Well, let's do this in order. The game opens with Wander (a clumsy warrior who just stole a holy sword, you play as him) crossing a long and tall bridge atop his horse, Agro (but the way Wander calls it, it sounds very much like Argo). With them they carry an unconscious girl, Mono. She's dead by the way, not just unconscious (well, if she were conscious, we'd have a complication). Sentence can't adequately describe that bridge, you just have to see it for yourself, and when you see it from the bottom soon into the game, the magnitude really makes itself known.

Enough of the bridge. Wander soon arrives at a huge shrine. Shortly, that place is a forbidden land which can grant wishes. Wander tries to revive Mono by going there, stealing the sword and all. There is a price for that though, Wander has to slay 16 colossi in that land with that stolen sword, only then can Mono be revived. Well, this looks like a common premise for a romantic story, but the maker doesn't really say what's what and left most things for the gamer to figure out anyway.

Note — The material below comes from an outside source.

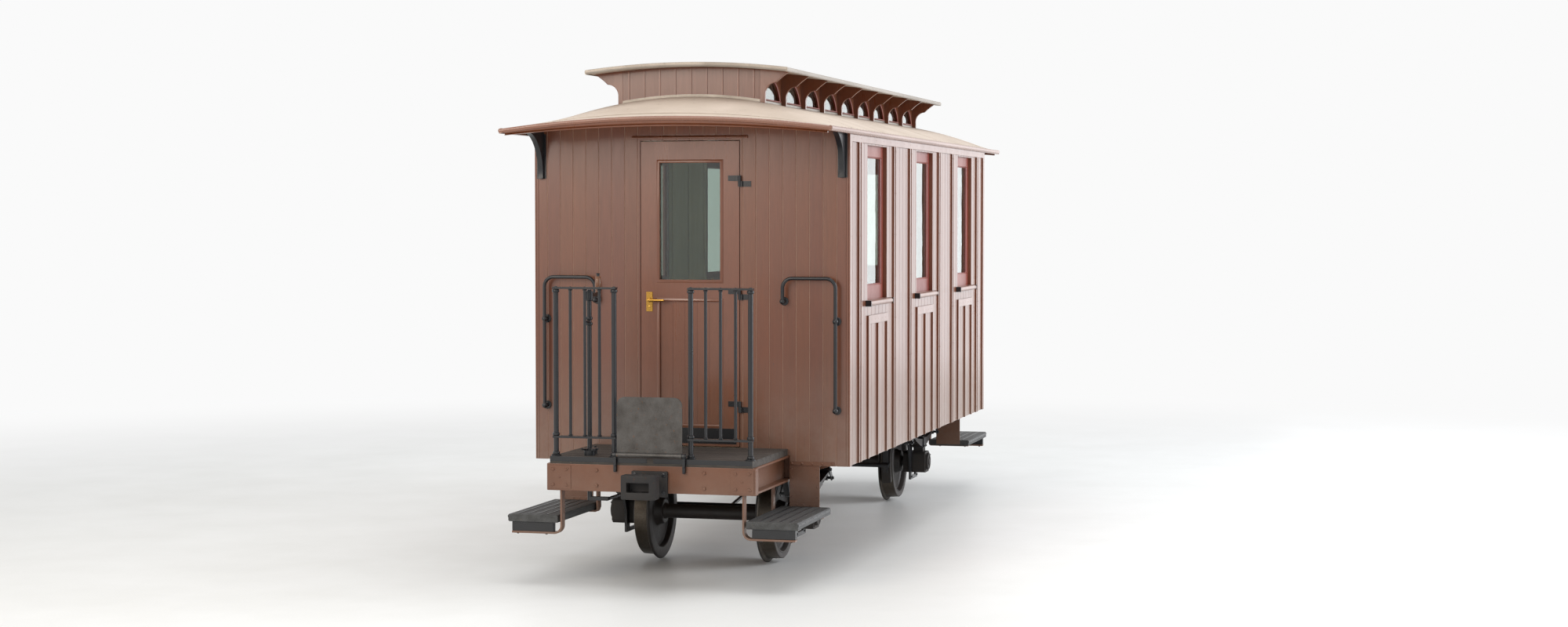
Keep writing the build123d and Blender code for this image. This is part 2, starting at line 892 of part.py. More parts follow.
def door_hinges():
    # The wall's halves: leaf, lower knuckle and the pin that carries the door.
    halves = []
    for z in hinge_levels:
        lower = (z - hinge_knuckle_length, z)
        leaf_y = (hinge_y + hinge_leaf_root, hinge_y + hinge_leaf_length)
        leaf = block((half_length, half_length + hinge_leaf_thickness), leaf_y, lower)
        arm = block((half_length + hinge_leaf_thickness - 1, hinge_x + 4), (hinge_y, hinge_y + 16), lower)
        knuckle = upright(hinge_x, hinge_y, (lower[0], lower[1]), hinge_knuckle_radius)
        pin = upright(hinge_x, hinge_y, (lower[0], z + hinge_knuckle_length - 2), hinge_pin_radius)
        halves.append(joined([leaf, arm, knuckle, pin]))
    return halves


front_door = [door_leaf()]
front_glass = [door_pane(glass_rebate)]
front_handle = [door_handle()]
front_hinges = door_hinges()
for node, pieces in (("door", front_door), ("door_glass", front_glass), ("door_handle", front_handle)):
    save(f"{node}_front", pieces)
    save(f"{node}_rear", [turned(piece) for piece in pieces])
save("door_hinges", front_hinges + [turned(hinge) for hinge in front_hinges])


# Main roof, with the opening for the clerestory, and the arched cornices at its ends
roof_half_length = half_length + roof_end_overhang
well_half = clerestory_half_width - clerestory_wall_thickness
well_length = clerestory_half_length - clerestory_wall_thickness
roof_half_width = half_width + roof_side_projection
roof_side = [roof_height(roof_half_width, radius) for radius in (roof_radius, roof_top_radius)]
roof_middle = [roof_height(0, radius) for radius in (roof_radius, roof_top_radius)]
end_top = roof_side[1] + roof_end_rise
end_middle = [end_top - roof_thickness, end_top]
body_section = arched_strip(roof_half_width, roof_side, roof_middle)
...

Basically, the flow of the game is: find a colossus, kill it, find another one, kill it, and so on until you finished off all 16 of them, but it can't be that simple. First finding the colossus is not a constantly easy feat, sometimes it's located in a cave which entrance is so obscure you'd spent a long time finding it, or it might be high on a mountain and you have to climb it, or it might be in the middle of a lake and you have to swim there, etc etc. Then again, one get sidetracked very easily here, because the scenery is just so beautiful. Forget about the colossus, I'm going on a sightseeing trip instead! Well, Mono won't get back to life that way.

Then comes the showdown with a colossus. They are generally huge. Huge. Unlike many action games, you don't just swing around your sword, nibbling at the boss' health while trying your darndest not to get killed, because you can't. One must climb the colossus, find its weak spot, and go stabbity stab stab on it until it's gone, then find another weak spot, climb there, and go stabbity stab stab there. Problem is, climbing is not trivial. For one, Wander can't grab on just any part of the colossus, try climbing a smooth steel wall sometime, and you'd know. Sometimes you have to attract their attention, get them to crouch, sneak behind their back, break their armor and other things. It's really like a puzzle. Then, you only have finite grip strength, and the colossi flail around, wildly. Who wouldn't if some small person climbs up his body with a sword and tries to go stabbity stab stab on his vital point.

The control scheme is also wonderful. I don't know many control scheme, my experience is mostly with RPG games, in most you just have confirm/cancel/menu, or Katamari Damacy which is wonderful in its own right. Shadow of The Colossus control is a nice reminder why gaming is so much fun, one can feel the suspense through the control. This article from Destructoid says it best.

The rest are, of course, best experienced firsthand.

Sunday, June 8, 2008

Armed Expedition

But nothing barbaric, really.

A moth:

that silly moth

It's been parking on my dorm wall for a couple of days. I wonder what it's thinking about. No, I'm not going to make it flap its wings in a way that would result in raining kittens halfway around the earth. Wait, that might be a neat idea.

CHDK is a nice thing to play around with. Of course, instead of just goofing around with the settings, I should snap more pictures instead. Guess where in NTU is this:

rad

Yeah, that's too easy. I took that at night, putting the camera on the running track for lack of stable hands. More interesting thing happens at longer exposure, like this one below:

It's still holiday mood around my head, so I can't really be bothered learning about more photo-taking principles, maybe next time.

I said that campus expedition would be better with a working camera, now I'd like to add to that: it's still not as exciting without ENOUGH BATTERIES. Pfft.